Copy out each line that mentions the word "picture".

============================================================

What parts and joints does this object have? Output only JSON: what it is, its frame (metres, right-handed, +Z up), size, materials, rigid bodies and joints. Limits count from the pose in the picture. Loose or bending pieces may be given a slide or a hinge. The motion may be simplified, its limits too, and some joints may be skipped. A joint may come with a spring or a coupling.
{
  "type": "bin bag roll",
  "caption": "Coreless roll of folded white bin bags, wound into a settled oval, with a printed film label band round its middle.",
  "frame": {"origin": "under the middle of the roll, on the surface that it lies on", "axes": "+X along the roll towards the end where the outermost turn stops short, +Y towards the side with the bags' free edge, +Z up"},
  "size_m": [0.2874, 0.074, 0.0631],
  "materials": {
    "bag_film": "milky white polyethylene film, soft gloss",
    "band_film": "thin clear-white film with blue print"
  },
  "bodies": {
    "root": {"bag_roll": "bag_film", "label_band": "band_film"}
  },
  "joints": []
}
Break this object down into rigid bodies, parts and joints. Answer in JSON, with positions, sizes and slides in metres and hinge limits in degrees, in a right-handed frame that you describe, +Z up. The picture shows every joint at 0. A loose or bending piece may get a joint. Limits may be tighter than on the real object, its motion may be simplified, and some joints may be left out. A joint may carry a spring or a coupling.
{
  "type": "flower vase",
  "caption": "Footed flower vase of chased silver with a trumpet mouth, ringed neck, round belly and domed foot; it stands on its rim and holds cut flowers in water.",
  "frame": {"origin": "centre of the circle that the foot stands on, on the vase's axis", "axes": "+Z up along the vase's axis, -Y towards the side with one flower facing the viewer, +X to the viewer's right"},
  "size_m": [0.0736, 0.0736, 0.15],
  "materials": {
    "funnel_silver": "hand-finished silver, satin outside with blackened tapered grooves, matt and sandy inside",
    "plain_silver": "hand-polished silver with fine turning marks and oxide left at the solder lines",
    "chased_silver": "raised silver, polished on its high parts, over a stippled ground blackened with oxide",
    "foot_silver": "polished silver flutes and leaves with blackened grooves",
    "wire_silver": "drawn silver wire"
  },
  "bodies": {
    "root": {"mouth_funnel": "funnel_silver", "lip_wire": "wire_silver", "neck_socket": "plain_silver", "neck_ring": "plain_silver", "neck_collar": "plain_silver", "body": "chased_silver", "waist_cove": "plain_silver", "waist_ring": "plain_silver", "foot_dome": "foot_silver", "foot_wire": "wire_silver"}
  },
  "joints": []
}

============================================================

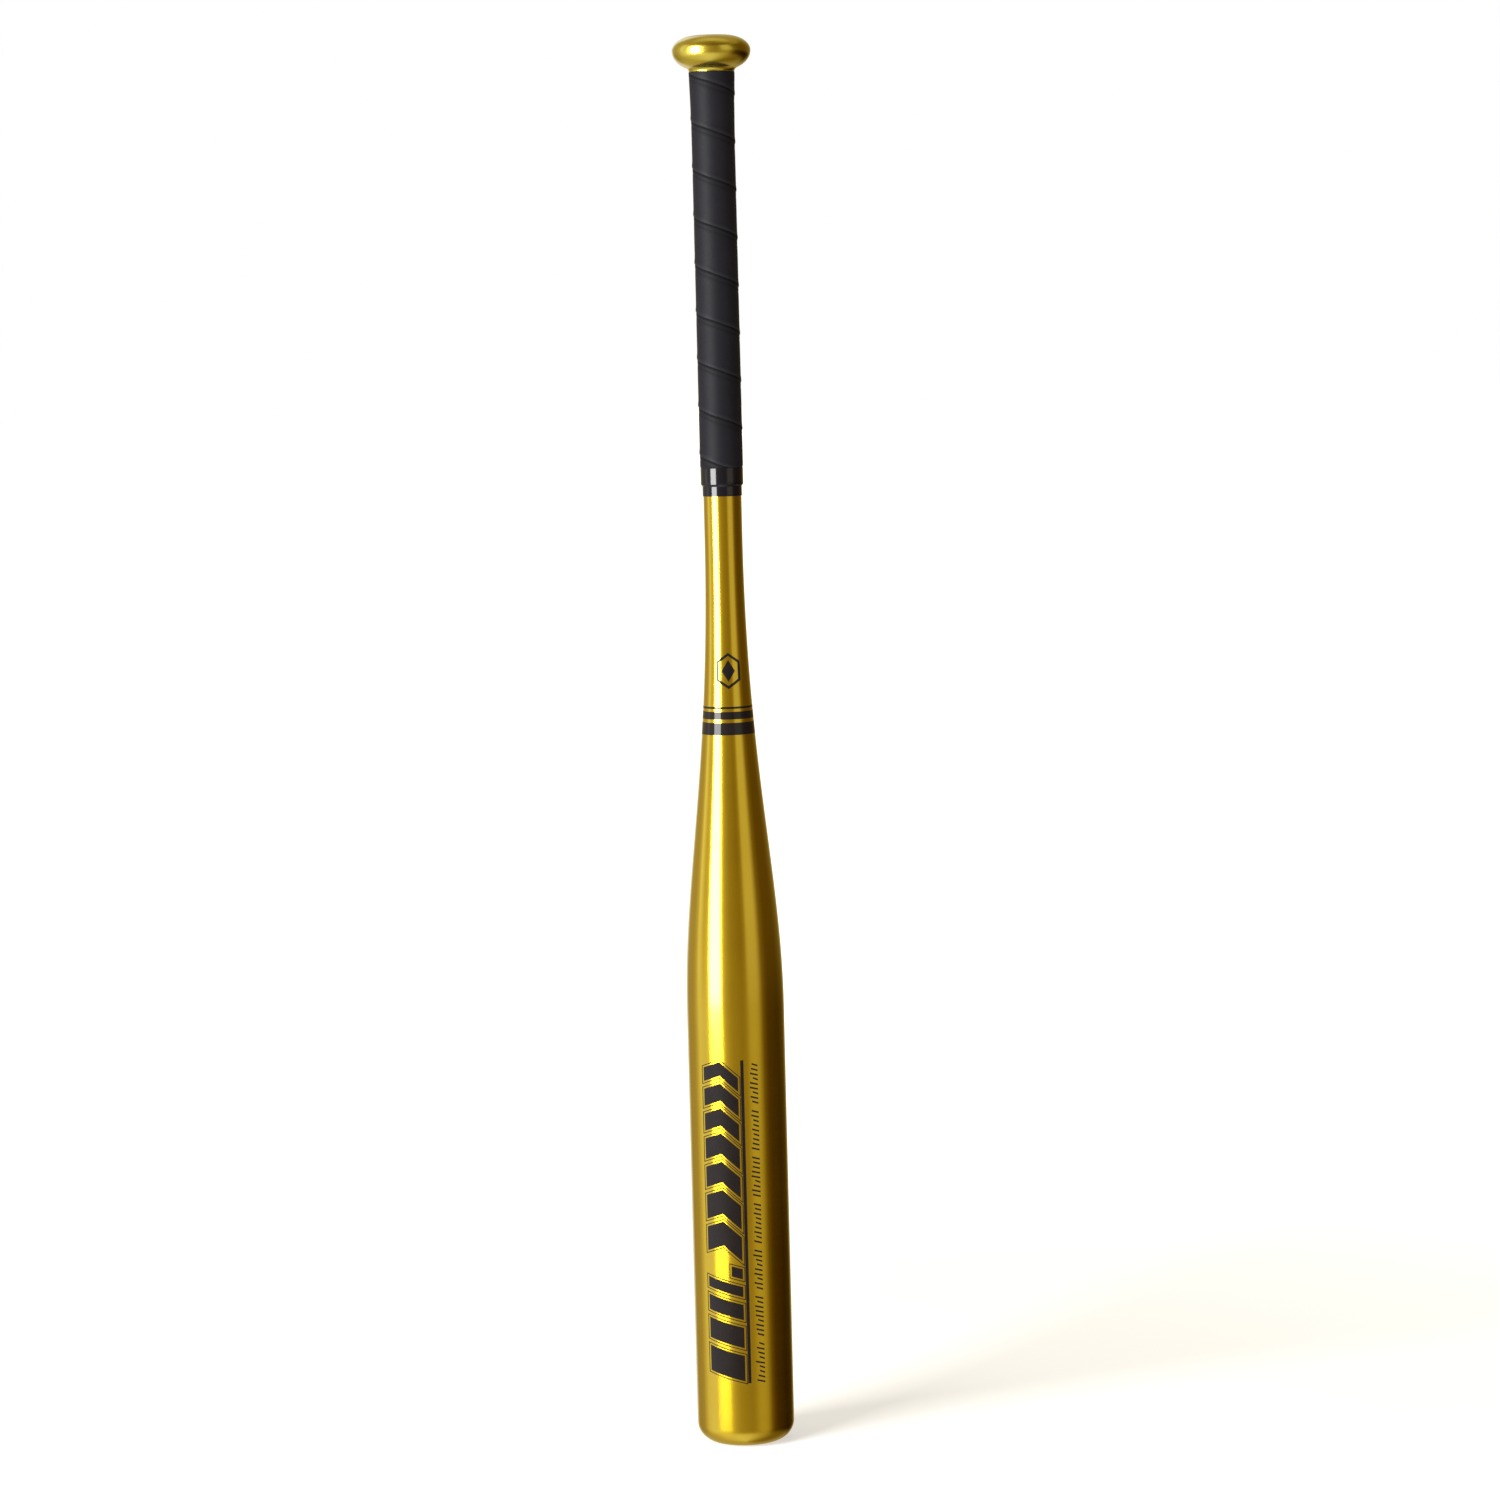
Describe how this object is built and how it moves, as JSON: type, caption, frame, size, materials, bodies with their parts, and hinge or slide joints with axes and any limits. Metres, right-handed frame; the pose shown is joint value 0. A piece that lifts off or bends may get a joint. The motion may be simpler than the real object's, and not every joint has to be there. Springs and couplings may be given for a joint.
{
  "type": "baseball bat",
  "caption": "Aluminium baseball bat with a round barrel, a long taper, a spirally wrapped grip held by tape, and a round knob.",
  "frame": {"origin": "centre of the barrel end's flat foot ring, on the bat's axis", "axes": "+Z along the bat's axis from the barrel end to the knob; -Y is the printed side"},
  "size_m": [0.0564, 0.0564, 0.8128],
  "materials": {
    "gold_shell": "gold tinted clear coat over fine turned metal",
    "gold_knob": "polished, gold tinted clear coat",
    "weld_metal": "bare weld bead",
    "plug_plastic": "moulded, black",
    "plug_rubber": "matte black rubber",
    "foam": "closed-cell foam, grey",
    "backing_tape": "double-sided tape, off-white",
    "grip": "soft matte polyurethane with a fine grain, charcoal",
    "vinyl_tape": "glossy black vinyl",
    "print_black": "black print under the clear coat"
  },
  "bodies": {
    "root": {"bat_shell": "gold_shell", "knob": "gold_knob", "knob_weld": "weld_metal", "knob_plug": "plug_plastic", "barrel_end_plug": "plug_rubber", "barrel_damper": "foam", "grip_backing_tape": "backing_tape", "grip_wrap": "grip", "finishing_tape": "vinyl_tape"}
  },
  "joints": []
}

============================================================

§ SOLVED EXERCISE
What parts and joints does this object have? Output only JSON: what it is, its frame (metres, right-handed, +Z up), size, materials, rigid bodies and joints. Limits count from the pose in the picture. Loose or bending pieces may be given a slide or a hinge. The motion may be simplified, its limits too, and some joints may be skipped. A joint may come with a spring or a coupling.
Break this object down into rigid bodies, parts and joints. Answer in JSON, with positions, sizes and slides in metres and hinge limits in degrees, in a right-handed frame that you describe, +Z up. The picture shows every joint at 0. A loose or bending piece may get a joint. Limits may be tighter than on the real object, its motion may be simplified, and some joints may be left out. A joint may carry a spring or a coupling.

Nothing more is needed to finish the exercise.